The Cape Consort returns to the Fugard with Part 4 of its Monteverdi Project.
Following the success of the first three parts of the Cape Consort’s highly popular Monteverdi Project, the Consort returns to the Fugard Studio in October with Part 4 and presents the earliest surviving English opera, John Blow’s Venus and Adonis. Repeat performances take place on three consecutive Sunday evenings, 5, 12 and 19 October at 6pm in the exquisite Sigrid Rausing Studio of the Fugard Theatre. A pre-concert talk will take place before each Sunday performance at 5:15pm.
Venus and Adonis, the only dramatic work by John Blow (1648/9 – 1708), was composed for the court of Charles II around 1683. The part of Venus was sung by Mary (Moll) Davies, the king’s former mistress, while their illegitimate daughter, Lady Mary Tudor, sang the part of Cupid. This work served as the model for Purcell’s Dido and Aeneas.
Venus and Adonis, based on the classical myth, tells the story of Venus’ affair with Adonis, and his death due to a mortal wound inflicted by an enormous boar. In an idealised pastoral setting these vivid characters deal with desire, manipulation, pride and loss.
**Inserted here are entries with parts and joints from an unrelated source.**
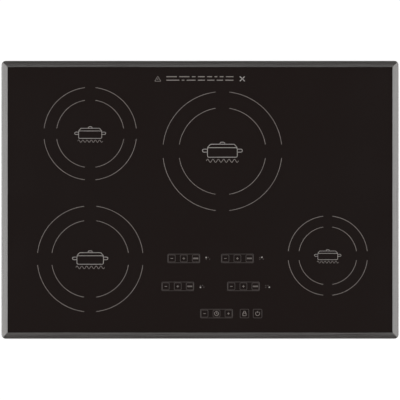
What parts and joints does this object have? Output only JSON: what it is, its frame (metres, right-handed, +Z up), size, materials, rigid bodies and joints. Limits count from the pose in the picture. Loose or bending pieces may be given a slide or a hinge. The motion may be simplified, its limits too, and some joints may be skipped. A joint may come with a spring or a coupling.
{
  "type": "induction cooktop",
  "caption": "Drop-in induction cooktop: framed black glass over a vented steel burner box with sprung coil trays, blowers and hold-down clamps.",
  "frame": {"origin": "middle of the footprint, on the plane of the feet's undersides", "axes": "+X to the cook's right along the width, +Y to the back of the worktop, +Z up out of the worktop"},
  "size_m": [0.762, 0.5334, 0.09],
  "materials": {
    "glass_ceramic": "polished black glass-ceramic with grey ceramic print",
    "bezel_aluminium": "brushed, grey",
    "key_steel": "stamped, zinc plated",
    "silicone": "cured bead, satin",
    "foam_gasket": "closed-cell foam, matt",
    "galvanised_steel": "galvanised sheet with a faint spangle",
    "black_rubber": "moulded, matt",
    "zinc_screws": "bright zinc plate",
    "turned_steel": "turned",
    "clamp_plastic": "moulded, fine grain",
    "fan_plastic": "glass-filled, black",
    "wheel_plastic": "moulded, satin",
    "motor_metal": "die cast",
    "circuit_board": "green solder mask",
    "aluminium_fins": "extruded, plain",
    "aluminium_plain": "mill finish sheet",
    "transistor_epoxy": "moulded epoxy with tinned leads",
    "capacitor_case": "moulded box",
    "choke_winding": "enamelled wire on a ferrite core",
    "filter_parts": "moulded cases",
    "terminal_plastic": "ivory polyamide",
    "earth_brass": "turned brass",
    "copper_litz": "enamelled litz wire",
    "coil_plastic": "heat-resistant black",
    "ferrite": "sintered, grey-black",
    "sensor_silicone": "red silicone",
    "spring_steel": "drawn wire",
    "holder_plastic": "moulded, pale"
  },
  "bodies": {
    "burner_box": {"glass_top": "glass_ceramic", "bezel_front": "bezel_aluminium", "bezel_rear": "bezel_aluminium", "bezel_left": "bezel_aluminium", "bezel_right": "bezel_aluminium", "bezel_corner_keys": "key_steel", "silicone_beads": "silicone", "worktop_gasket": "foam_gasket", "bottom_pan": "galvanised_steel", "front_wall": "galvanised_steel", "rear_wall": "galvanised_steel", "left_wall": "galvanised_steel", "right_wall": "galvanised_steel", "rubber_feet": "black_rubber", "case_screws": "zinc_screws", "support_posts": "turned_steel", "clamp_brackets": "galvanised_steel", "fan_housing_left": "fan_plastic", "fan_housing_right": "fan_plastic", "fan_motors": "motor_metal", "inverter_board_left": "circuit_board", "inverter_board_right": "circuit_board", "heatsink_left": "aluminium_fins", "heatsink_right": "aluminium_fins", "power_transistors_left": "transistor_epoxy", "power_transistors_right": "transistor_epoxy", "film_capacitors_left": "capacitor_case", "film_capacitors_right": "capacitor_case", "chokes_left": "choke_winding", "chokes_right": "choke_winding", "filter_board": "circuit_board", "filter_components": "filter_parts", "terminal_block": "terminal_plastic", "conduit_bushing": "clamp_plastic", "earth_stud": "earth_brass", "touch_holder": "holder_plastic", "touch_board": "circuit_board", "touch_springs": "spring_steel"},
    "tray_left": {"coil_tray_left": "aluminium_plain", "tray_springs_left": "spring_steel", "ferrites_left": "ferrite", "coil_sensors_left": "sensor_silicone", "coil_winding_rear_left": "copper_litz", "coil_winding_front_left": "copper_litz", "coil_former_rear_left": "coil_plastic", "coil_former_front_left": "coil_plastic"},
    "tray_right": {"coil_tray_right": "aluminium_plain", "tray_springs_right": "spring_steel", "ferrites_right": "ferrite", "coil_sensors_right": "sensor_silicone", "coil_winding_rear_centre": "copper_litz", "coil_winding_front_right": "copper_litz", "coil_former_rear_centre": "coil_plastic", "coil_former_front_right": "coil_plastic"},
    "fan_left": {"fan_impeller_left": "wheel_plastic"},
    "fan_right": {"fan_impeller_right": "wheel_plastic"},
    "clamp_left": {"clamp_screw_left": "zinc_screws", "clamp_cap_left": "clamp_plastic"},
    "clamp_right": {"clamp_screw_right": "zinc_screws", "clamp_cap_right": "clamp_plastic"}
  },
  "joints": [
    {"name": "tray_left_float", "type": "slide", "parent": "burner_box", "child": "tray_left", "axis": [0, 0, 1], "range_m": [-0.0025, 0], "stiffness_N_per_m": 8000, "springref_m": 0.0075, "deforming": ["tray_springs_left"]},
    {"name": "tray_right_float", "type": "slide", "parent": "burner_box", "child": "tray_right", "axis": [0, 0, 1], "range_m": [-0.0025, 0], "stiffness_N_per_m": 8000, "springref_m": 0.0075, "deforming": ["tray_springs_right"]},
    {"name": "fan_left_spin", "type": "hinge", "parent": "burner_box", "child": "fan_left", "pos_m": [-0.25, -0.15, 0.03], "axis": [0, 0, 1], "continuous": true},
    {"name": "fan_right_spin", "type": "hinge", "parent": "burner_box", "child": "fan_right", "pos_m": [0.25, -0.15, 0.03], "axis": [0, 0, 1], "continuous": true},
    {"name": "clamp_left_raise", "type": "slide", "parent": "burner_box", "child": "clamp_left", "axis": [0, 0, 1], "range_m": [0, 0.02]},
    {"name": "clamp_right_raise", "type": "slide", "parent": "burner_box", "child": "clamp_right", "axis": [0, 0, 1], "range_m": [0, 0.02]}
  ]
}
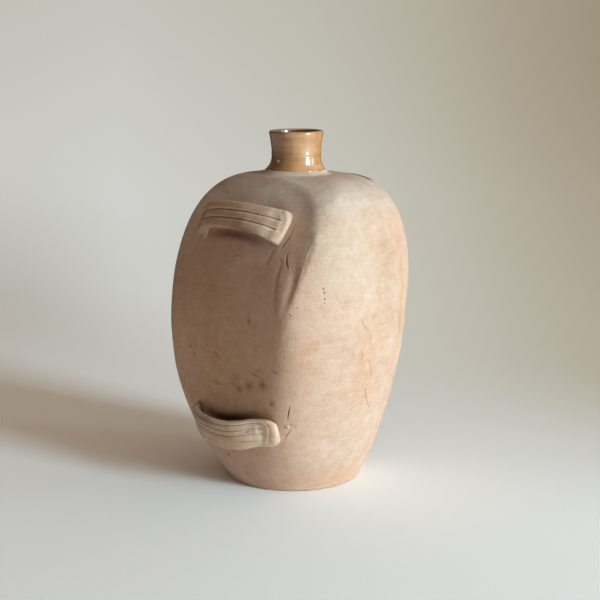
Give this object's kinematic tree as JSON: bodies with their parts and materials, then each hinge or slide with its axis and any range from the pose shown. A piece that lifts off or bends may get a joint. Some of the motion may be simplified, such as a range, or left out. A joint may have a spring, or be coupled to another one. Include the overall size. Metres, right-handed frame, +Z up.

This performance of Venus and Adonis will include six voices, a 7-piece ensemble of period instruments, a narrator and text projections, and promises to be yet another of the stylish and exciting interpretations for which the Cape Consort has become known.
Do not miss the opportunity to hear this rarely performed gem!
Patrons are invited to meet the musicians on the theatre’s roof-top deck after the show, where drinks will be for sale.
Tickets may be booked through Computicket, 0861 915 8000 or via the Fugard Theatre’s box office on 021 461 4554. Friends of the Fugard receive discounts when booking through the theatre’s box office.
Secure parking is available across the road in the Harrington Square parking lot and the Fugard bar will be open before and after each performance.
The Cape Consort is a Cape Town based ensemble dedicated to stylish and historically informed performances of Early Music. Part of a wider initiative to introduce Historically Informed Performance Practice (HIPP) to South African concert stages, the Consort collaborates with international practitioners and musicologists, and also strives to connect local musicians to the debate and research in the field of HIPP. The ensemble aims to establish a regular presence on the South African concert circuit, exploring and presenting early vocal repertoire (which rarely features in local concerts) in vivid performances of works by composers such as Monteverdi, Strozzi, D'India, Caresana, Biber, Schütz, Buxtehude, Purcell, the Bach family, and many other less familiar names. In line with current trends in early music circles, the Consort translates and re-contextualises ancient musical expressions into vibrant and credibly contemporary articulations.
Conceived as a flexible group, the consort adapts its forces to the requirements of the repertoire. The regular singers are Lente Louw and Antoinette Blyth (sopranos), Nick de Jager, Lance Phillip, and Willem Bester (tenors), and Charles Ainslie (bass-baritone). Erik Dippenaar (harpsichord/organ) and Hans Huyssen (Baroque cello) form the core basso continuo group. Period instruments such as viols, violins, viols, lute, theorbo, and percussion join forces as the repertoire requires.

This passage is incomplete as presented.